** start of Given data **

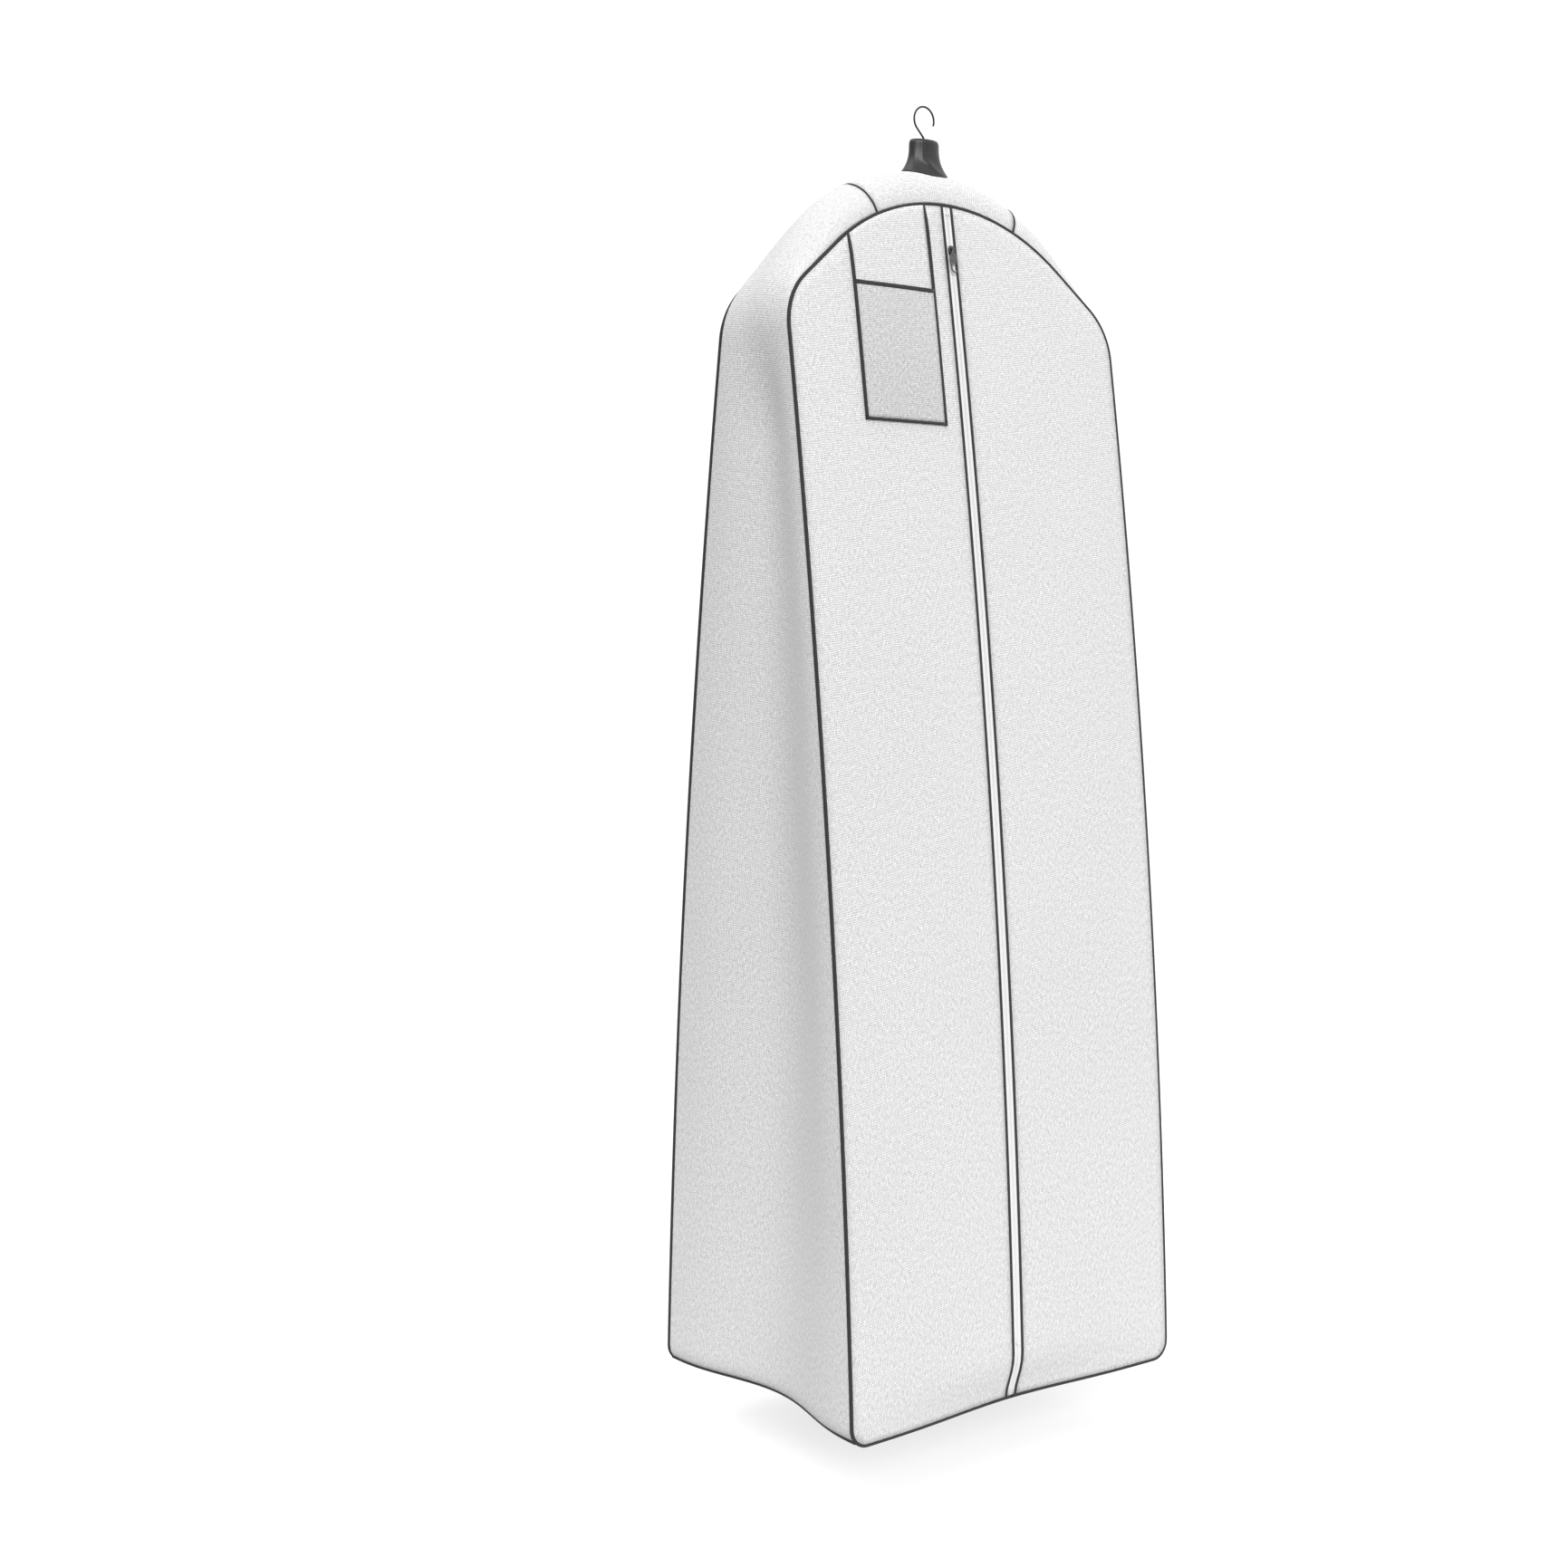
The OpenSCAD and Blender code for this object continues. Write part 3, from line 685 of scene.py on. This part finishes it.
def collar():
    """A bell of coated vinyl, rounded over at its rim and sewn to the crown. One soft ridge
    runs down from the rim, and one pleat runs across the flare."""
    rim_x, rim_y, base_x, base_y = 0.0275, 0.016, 0.043, 0.028
    mean_radius, height = 0.03, 0.055
    ridge_bearing = math.radians(212)
    around = np.linspace(0, 2 * math.pi, 97)[:-1]
    turn = np.arctan2(np.sin(around - ridge_bearing), np.cos(around - ridge_bearing))
    rows = 34
    points = np.zeros((rows, len(around), 3))
    uvs = np.zeros((rows, len(around), 2))
    for r in range(rows):
        down = r / (rows - 1)
        flare = down**3.4
        lip = 0.0024 * max(0, 1 - down * 8) ** 2
        lower = smooth_step((down - 0.45) / 0.3)
        ridge = 0.0013 * np.exp(-((turn / 0.13) ** 2)) * (1 - lower)
        slant = turn + 0.95 - (1 - down) * 2.0
        pleat = 0.0022 * np.exp(-((slant / 0.22) ** 2)) * lower
        pleat = pleat * (1 - smooth_step((down - 0.88) / 0.12))
        waves = 0.0007 * np.sin(around * 3 + 0.6) + 0.0004 * np.sin(around * 7 + 2.1 + down)
        folds = ridge + pleat + waves * down - lip
        x = (rim_x + (base_x - rim_x) * flare + folds) * np.sin(around)
        y = (rim_y + (base_y - rim_y) * flare + folds) * np.cos(around)
        base = crown_top(x, y) + CLOTH_T
        z = COLLAR_TOP_Z + (base - COLLAR_TOP_Z) * down
        points[r] = np.stack([x, y, z], 1)
        uvs[r] = np.stack([around * mean_radius, np.full(len(around), down * height)], 1)
    obj = grid_object("collar_vinyl", points, uvs, ring=True)
    face_outward(obj, (0, 0, COLLAR_TOP_Z - 0.03))
    thicken(obj, VINYL_T)
    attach(obj, "bag")
    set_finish(obj, "collar_vinyl")
    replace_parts(obj, "collar")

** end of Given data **

**Work to do**
Extract all of the data exactly as written.

**Exercise result**
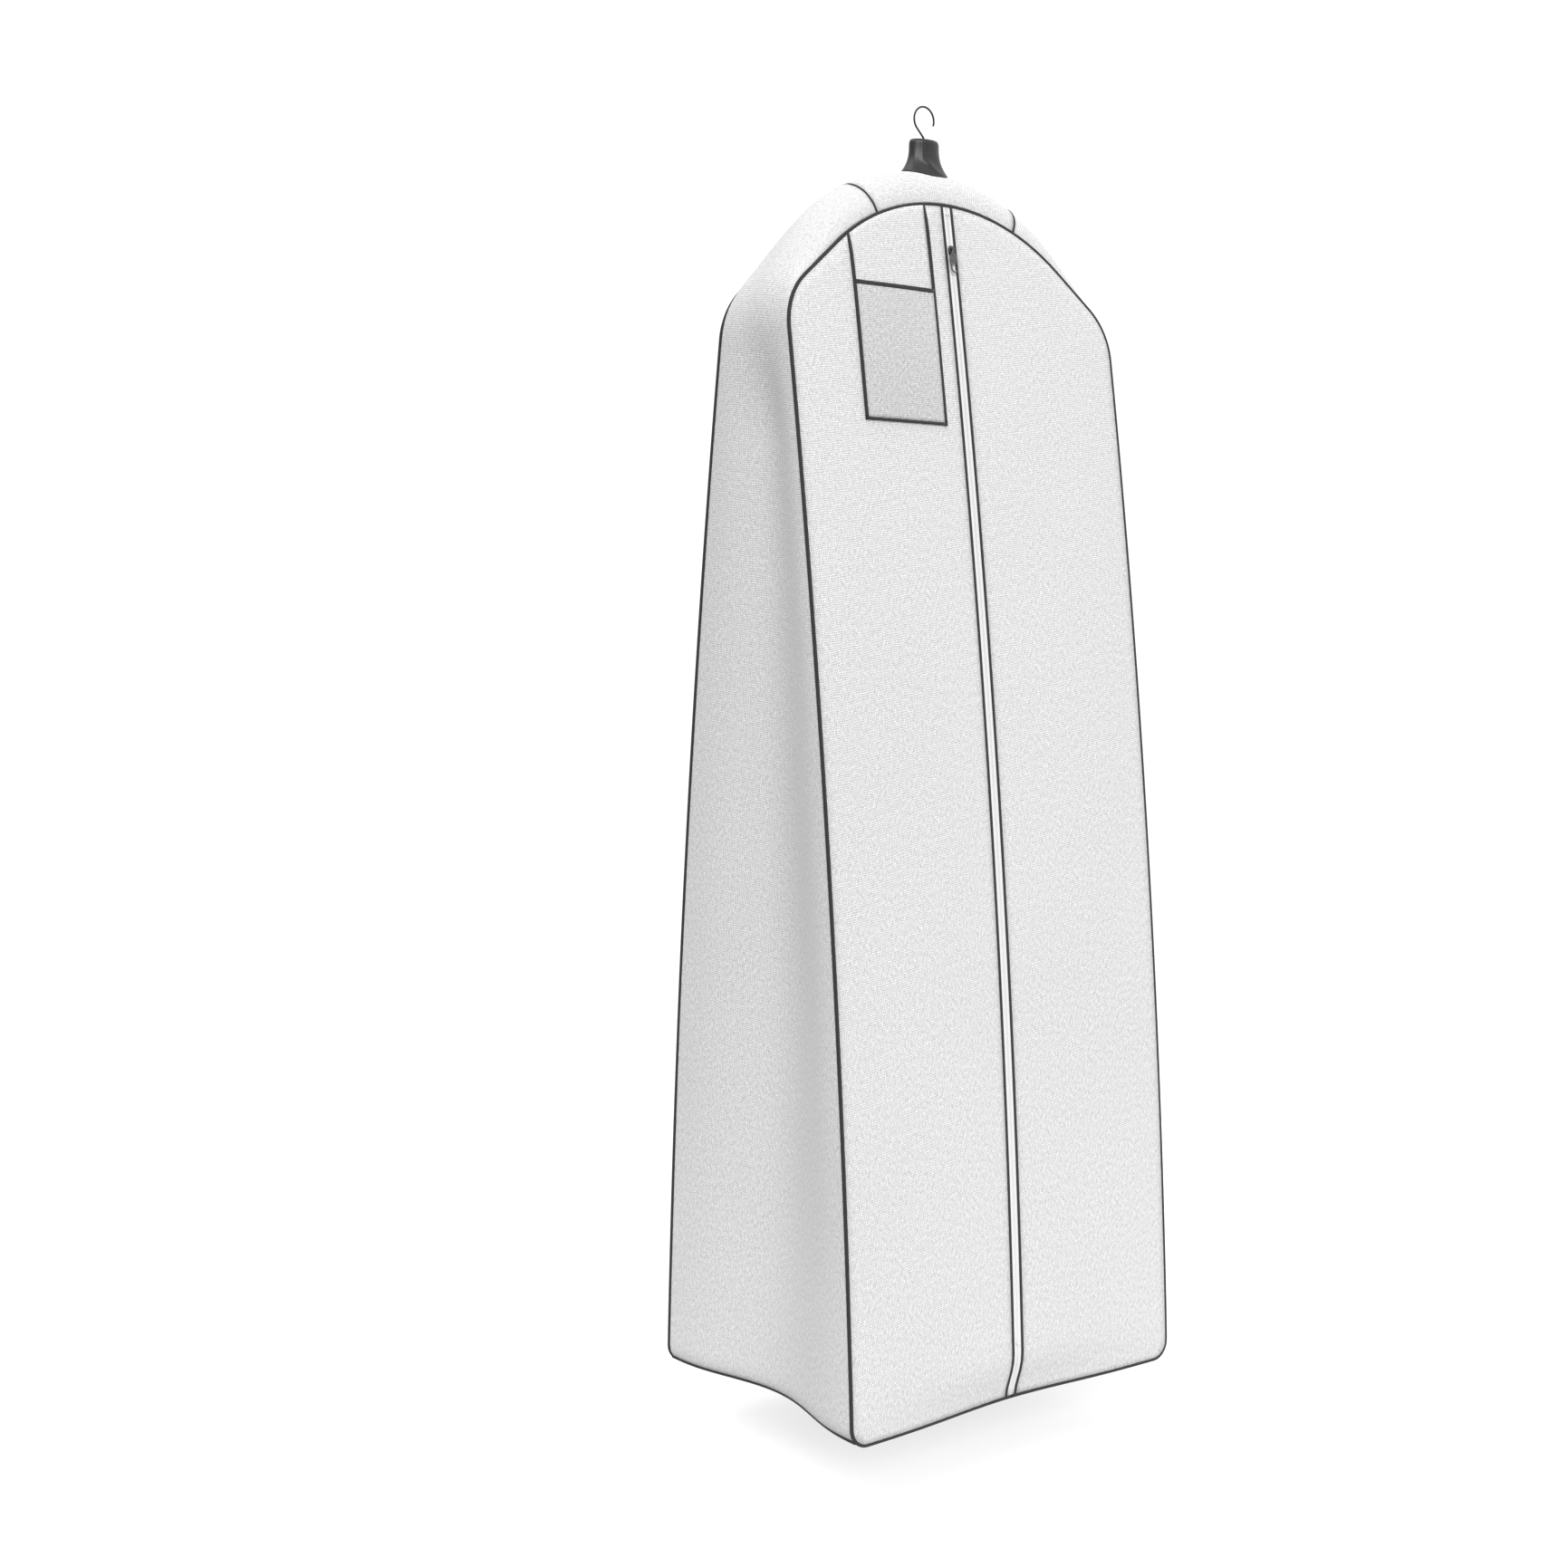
The OpenSCAD and Blender code for this object continues. Write part 3, from line 685 of scene.py on. This part finishes it.
def collar():
    """A bell of coated vinyl, rounded over at its rim and sewn to the crown. One soft ridge
    runs down from the rim, and one pleat runs across the flare."""
    rim_x, rim_y, base_x, base_y = 0.0275, 0.016, 0.043, 0.028
    mean_radius, height = 0.03, 0.055
    ridge_bearing = math.radians(212)
    around = np.linspace(0, 2 * math.pi, 97)[:-1]
    turn = np.arctan2(np.sin(around - ridge_bearing), np.cos(around - ridge_bearing))
    rows = 34
    points = np.zeros((rows, len(around), 3))
    uvs = np.zeros((rows, len(around), 2))
    for r in range(rows):
        down = r / (rows - 1)
        flare = down**3.4
        lip = 0.0024 * max(0, 1 - down * 8) ** 2
        lower = smooth_step((down - 0.45) / 0.3)
        ridge = 0.0013 * np.exp(-((turn / 0.13) ** 2)) * (1 - lower)
        slant = turn + 0.95 - (1 - down) * 2.0
        pleat = 0.0022 * np.exp(-((slant / 0.22) ** 2)) * lower
        pleat = pleat * (1 - smooth_step((down - 0.88) / 0.12))
        waves = 0.0007 * np.sin(around * 3 + 0.6) + 0.0004 * np.sin(around * 7 + 2.1 + down)
        folds = ridge + pleat + waves * down - lip
        x = (rim_x + (base_x - rim_x) * flare + folds) * np.sin(around)
        y = (rim_y + (base_y - rim_y) * flare + folds) * np.cos(around)
        base = crown_top(x, y) + CLOTH_T
        z = COLLAR_TOP_Z + (base - COLLAR_TOP_Z) * down
        points[r] = np.stack([x, y, z], 1)
        uvs[r] = np.stack([around * mean_radius, np.full(len(around), down * height)], 1)
    obj = grid_object("collar_vinyl", points, uvs, ring=True)
    face_outward(obj, (0, 0, COLLAR_TOP_Z - 0.03))
    thicken(obj, VINYL_T)
    attach(obj, "bag")
    set_finish(obj, "collar_vinyl")
    replace_parts(obj, "collar")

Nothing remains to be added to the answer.